Excess data size for a single revision

Mon Jan 23 11:22:37 UTC 2012

-----BEGIN PGP SIGNED MESSAGE-----
Hash: SHA1

...

> The pack is this:
> 
> -rw-rw-rw- 1 eliz eliz  28040427 Jan 19 06:35
> 36bfdda5be84a32615e6db8f9eaabed3.pack
> 
> I verified (by looking at .bzr.log) that there was no repacking
> since then.

So 28MB vs the ~58MB you said it downloaded. I can certainly come up
with a scenario where this could happen. Namely:
  https://bugs.launchpad.net/bzr/+bug/402669

I believe the emacs main repository has a lot of people committing
directly to the repository, so you probably get a fair number of
single commit pack files. Which coupled with bug #402669, means that
all of those single-commits have the fulltext of all the texts
present, and that gets transmitted. Then when you receive the 35
revisions locally, you can combine any files that were changed
multiple times.

> 
>> 2) Use the name of that file to then inspect the associated
>> index files (tix = text content, rix = revision, cix = inventory
>> stuff, iix/six are probably not very interesting). For example,
>> my most recent file in bzr is:
>> c0ba9a41c20d1b447d3b603361b63bbf.pack
>> 
>> You can use
>> 
>> head -n5
>> .bzr/repository/indicies/c0ba9a41c20d1b447d3b603361b63bbf.tix
>> 
>> To get the summary information, and you can this to get the
>> detail:
>> 
>> bzr dump-btree [--raw] 
>> .bzr/repository/indicies/c0ba9a41c20d1b447d3b603361b63bbf.tix
>> 
>> Note that it will probably be a bit verbose, but if you look
>> around in it, you can see how many files are affected, etc. In my
>> case, a 2.7MB bzr pack file had 1712 entries in the .tix (1700
>> files were affected), 549 entries in .rix (549 total revisions),
>> and 2,159 entries in .cix (which has to do with inventory
>> management.)
>> 
>> With the raw data, you can start working out what the size on
>> disk actually comprises of.
> 
> What am I looking for, though?  E.g., the .rix index corresponding
> to the above pack has 35 revisions, while the corresponding .tix
> file has 4088 texts.  Is the latter unusually large?
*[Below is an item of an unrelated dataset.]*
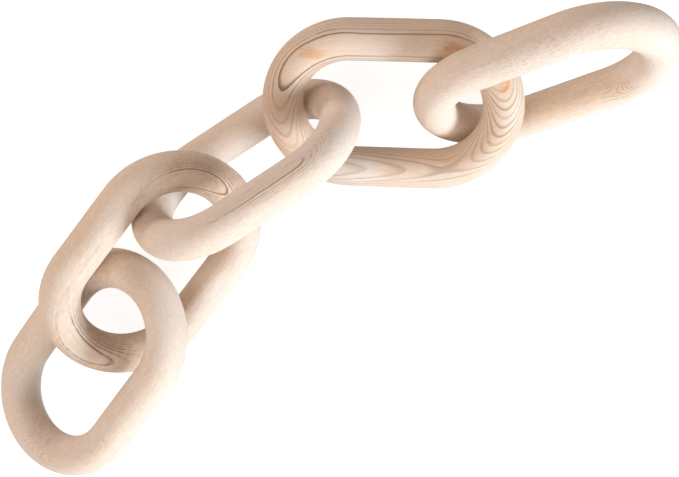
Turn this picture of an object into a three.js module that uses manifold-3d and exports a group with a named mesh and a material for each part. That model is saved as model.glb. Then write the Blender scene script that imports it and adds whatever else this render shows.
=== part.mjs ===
// A wooden chain of five closed links, whittled from one stick of pine.
// It lies loose on a table: links 1, 3 and 5 touch the table, links 2 and 4 ride on their neighbours.
// Millimetres, +Z up. The table top is z = 0 and the origin is under the middle of the chain.

import * as THREE from 'three';
import { mergeVertices } from 'three/addons/utils/BufferGeometryUtils.js';
import Module from 'manifold-3d';

// Driving dimensions of a link
const linkLength = 126; // outside, end to end
const linkWidth = 85; // outside, across both legs
const rodDiameter = 20;
const flatDepth = 0.4; // how much the table side is worn flat where a link touches down

// Fineness of the faceted rod
const sidesRound = 20; // facets round the rod
const stepsPerBend = 22; // rings along each half-round end

// How each link lies.
// x, y: its centre, before the chain is centred on the origin
// lift: how far its lowest point is above the table
// heading: direction of its length, turned from +X towards +Y
// rise: how far its leading end is tipped up
// lean: how far its plane is rolled over about its length
const linkPoses = {
  link_1: { x: -145, y: -73.5, lift: -flatDepth, heading: 51.5, rise: 13.5, lean: -17.5 },
  link_2: { x: -112.5, y: -24, lift: 1.9, heading: 51.5, rise: 5, lean: 33 },
  link_3: { x: -65.5, y: 24, lift: -flatDepth, heading: 33.5, rise: -3.5, lean: -53 },
  link_4: { x: 6, y: 53.5, lift: 10.4, heading: -2, rise: 1, lean: 27.5 },
  link_5: { x: 75.5, y: 64, lift: -flatDepth, heading: 17.5, rise: 25.5, lean: 68 },
};

// Worked out from the driving dimensions
const rodRadius = rodDiameter / 2;
const bendRadius = (linkWidth - rodDiameter) / 2; // of the rod's centre line
const legLength = linkLength - linkWidth; // the straight stretch between the bends
const facetedRadius = rodRadius / Math.sqrt(Math.sin(2 * Math.PI / sidesRound) / (2 * Math.PI / sidesRound));
const tableSize = 600;
const tableThickness = 40;

const wasm = await Module();
wasm.setup();

// The centre line of a link: two straight legs along X joined by two half circles.
// Its parameter runs evenly over the rings of the rod: one step along a leg, stepsPerBend round a bend.
class LinkCentreLine extends THREE.Curve {
  getPoint(t, target = new THREE.Vector3()) {
    const stepsPerHalf = stepsPerBend + 1;
    const step = t * 2 * stepsPerHalf;
    const side = step < stepsPerHalf ? 1 : -1; // the second half is the first one turned by 180 degrees
    const stepInHalf = side > 0 ? step : step - stepsPerHalf;
    if (stepInHalf < 1) {
      return target.set(side * (stepInHalf - 0.5) * legLength, -side * bendRadius, 0);
    }
    const turn = (stepInHalf - 1) / stepsPerBend * Math.PI - Math.PI / 2;
    const x = legLength / 2 + bendRadius * Math.cos(turn);
    return target.set(side * x, side * bendRadius * Math.sin(turn), 0);
  }

  getUtoTmapping(u) {
    return u; // rings follow the parameter, not the arc length
  }
}

function linkGeometry() {
  const ringCount = 2 * (stepsPerBend + 1);
  return new THREE.TubeGeometry(new LinkCentreLine(), ringCount, facetedRadius, sidesRound, true);
}

function toManifold(geometry) {
  const plain = geometry.clone();
  plain.deleteAttribute('normal');
  plain.deleteAttribute('uv');
  const merged = mergeVertices(plain);
  return new wasm.Manifold(new wasm.Mesh({
    numProp: 3,
    vertProperties: Float32Array.from(merged.attributes.position.array),
    triVerts: Uint32Array.from(merged.index.array),
  }));
}

function toGeometry(solid) {
  const mesh = solid.getMesh();
  const geometry = new THREE.BufferGeometry();
  geometry.setAttribute('position', new THREE.BufferAttribute(mesh.vertProperties, 3));
  geometry.setIndex(new THREE.BufferAttribute(mesh.triVerts, 1));
  geometry.computeVertexNormals();
  return geometry;
}

// The height of a turned link's centre that puts its lowest point at the wanted lift
function centreHeight(rotation, lift) {
  const length = new THREE.Vector3(1, 0, 0).applyEuler(rotation);
  const width = new THREE.Vector3(0, 1, 0).applyEuler(rotation);
  return legLength / 2 * Math.abs(length.z) + bendRadius * Math.hypot(length.z, width.z) + rodRadius + lift;
}

function pineMaterial() {
  return new THREE.MeshStandardMaterial({ color: 0xdcc2a2, roughness: 0.75, metalness: 0 });
}

function makeLink(name, pose) {
  const link = new THREE.Mesh(linkGeometry(), pineMaterial());
  link.name = name;
  link.rotation.set(
    THREE.MathUtils.degToRad(pose.lean),
    THREE.MathUtils.degToRad(-pose.rise),
    THREE.MathUtils.degToRad(pose.heading),
    'ZYX',
  );
  link.position.set(pose.x, pose.y, centreHeight(link.rotation, pose.lift));
  link.updateMatrix();
  return link;
}

// Cuts away what would sink into the table, which leaves a small flat spot
function flattenOnTable(link) {
  const table = new THREE.BoxGeometry(tableSize, tableSize, tableThickness);
  table.translate(0, 0, -tableThickness / 2);
  table.applyMatrix4(link.matrix.clone().invert());
  const flattened = toManifold(link.geometry).subtract(toManifold(table));
  link.geometry = toGeometry(flattened);
}

const chain = new THREE.Group();
chain.name = 'wooden_chain';
for (const [name, pose] of Object.entries(linkPoses)) {
  const link = makeLink(name, pose);
  if (pose.lift < 0) {
    flattenOnTable(link);
  }
  chain.add(link);
}

// Centres the chain over the origin
chain.updateMatrixWorld(true);
const middle = new THREE.Box3().setFromObject(chain, true).getCenter(new THREE.Vector3());
chain.position.set(-middle.x, -middle.y, 0);
chain.updateMatrixWorld(true);

export default chain;
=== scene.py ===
import math
import bpy
from mathutils import Euler, Matrix, Vector, noise


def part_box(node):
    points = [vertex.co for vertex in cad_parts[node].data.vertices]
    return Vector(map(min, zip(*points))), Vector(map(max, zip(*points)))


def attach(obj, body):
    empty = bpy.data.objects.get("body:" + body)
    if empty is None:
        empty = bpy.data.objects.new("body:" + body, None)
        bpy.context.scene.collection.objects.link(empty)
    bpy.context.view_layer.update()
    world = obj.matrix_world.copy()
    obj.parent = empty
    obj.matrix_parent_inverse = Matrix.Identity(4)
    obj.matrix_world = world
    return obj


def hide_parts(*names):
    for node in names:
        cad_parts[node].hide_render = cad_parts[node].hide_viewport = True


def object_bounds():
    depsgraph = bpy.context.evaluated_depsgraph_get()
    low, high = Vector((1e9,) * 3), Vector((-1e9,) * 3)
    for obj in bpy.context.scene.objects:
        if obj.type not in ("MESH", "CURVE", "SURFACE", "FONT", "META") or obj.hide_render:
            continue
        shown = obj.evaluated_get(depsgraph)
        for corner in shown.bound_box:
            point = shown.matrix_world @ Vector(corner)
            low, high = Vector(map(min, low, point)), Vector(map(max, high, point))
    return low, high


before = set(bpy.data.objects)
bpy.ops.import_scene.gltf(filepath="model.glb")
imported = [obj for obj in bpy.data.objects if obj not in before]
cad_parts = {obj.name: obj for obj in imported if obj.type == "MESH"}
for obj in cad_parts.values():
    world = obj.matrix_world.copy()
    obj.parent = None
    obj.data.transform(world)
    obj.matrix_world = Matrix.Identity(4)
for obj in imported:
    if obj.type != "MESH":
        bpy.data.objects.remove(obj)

scene = bpy.context.scene
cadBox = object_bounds()
print("frame loaded")


# lengths in the dictionaries are millimetres in a link's own frame:
# x along the link, y across it, z out of its plane
mm = 0.001

linkShape = {
    "rodRadius": 10.0,
    "bendRadius": 32.5,     # of the rod's centre line
    "legLength": 41.0,      # straight stretch between the bends
    "around": 72,           # vertices round the rod
    "along": 300,           # rings of vertices along the link
    "handRelief": 0.14,     # how far sanding went below the round section
    "reliefSize": 17.0,     # width of one shallow dip
}


def centreLine(share):
    # place on the link's centre line and the outward direction there, share runs 0 to 1 round the link
    bend = linkShape["bendRadius"]
    leg = linkShape["legLength"]
    halfLoop = leg + math.pi * bend
    travel = share * 2 * halfLoop
    side = 1 if travel < halfLoop else -1
    travel -= 0 if side > 0 else halfLoop
    if travel < leg:
        return Vector((side * (travel - leg / 2), -side * bend, 0)), Vector((0, -side, 0))
    turn = (travel - leg) / bend - math.pi / 2
    outward = Vector((side * math.cos(turn), side * math.sin(turn), 0))
    return Vector((side * leg / 2, 0, 0)) + outward * bend, outward


def linkMatrix(node, pose):
    # the CAD box gives the centre: its sides are even about x and y, its top is never cut flat
    turn = Euler([math.radians(pose[k]) for k in ("lean", "tip", "heading")], "XYZ").to_matrix()
    alongUp, acrossUp = abs(turn[2][0]), math.hypot(turn[2][0], turn[2][1])
    halfHeight = linkShape["legLength"] / 2 * alongUp + linkShape["bendRadius"] * acrossUp
    low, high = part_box(node)
    centre = (low + high) / 2
    centre.z = high.z - (halfHeight + linkShape["rodRadius"]) * mm
    return Matrix.Translation(centre) @ turn.to_4x4() @ Matrix.Scale(mm, 4)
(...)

Averaged across a lot of histories (bzr, mysql, linux kernel, emacs I
think), a good heuristic is <10 texts changed per commit. Above is
averaging 100 texts changed per commit, or about 10x normal. So yes,
it is larger than expected.

repo	# texts	# revs	t/r
bzr	172249	 63446	2.7
emacs	264859	118524	2.2
mysql	388608 	 74779	5.2

Now that is averaged over a lot of history, and development workflow
impacts this a lot. Merges, in particular, can swing it high or low.
In the case of MySQL, they tend to do a lot more merges that touch the
same files, so a merge creates one commit that touches lots of files.
While bzr tends to do merges that are orthogonal, so the actual merge
commit doesn't introduce new content, so the merge looks more like a
commit that doesn't change much.

> 
>> 3) If you want to test the fetch again, you can create a new 
>> repository, and branch your old revision into it (so it shouldn't
>> copy any new data) and then do the fetch again. So something
>> like:
>> 
>> bzr branch -r 106888 . ../../somewhere-not-in-the-shared-repo
>> --no-tree cd ../../somewhere-not-in-the-shared-repo bzr pull
>> bzr+ssh://eliz@bzr.savannah.gnu.org/emacs/trunk -Dhpss
> 
> Will do, thanks.

John
=:->

-----BEGIN PGP SIGNATURE-----
Version: GnuPG v1.4.9 (Cygwin)
Comment: Using GnuPG with Mozilla - http://enigmail.mozdev.org/

iEYEARECAAYFAk8dQv0ACgkQJdeBCYSNAAMc1ACgp+1JR7+8DU0RK47Epz+Gh8vH
YRYAn0tSp4QmYT/LVzCwG3Vqc8uioSeN
=sIXn
-----END PGP SIGNATURE-----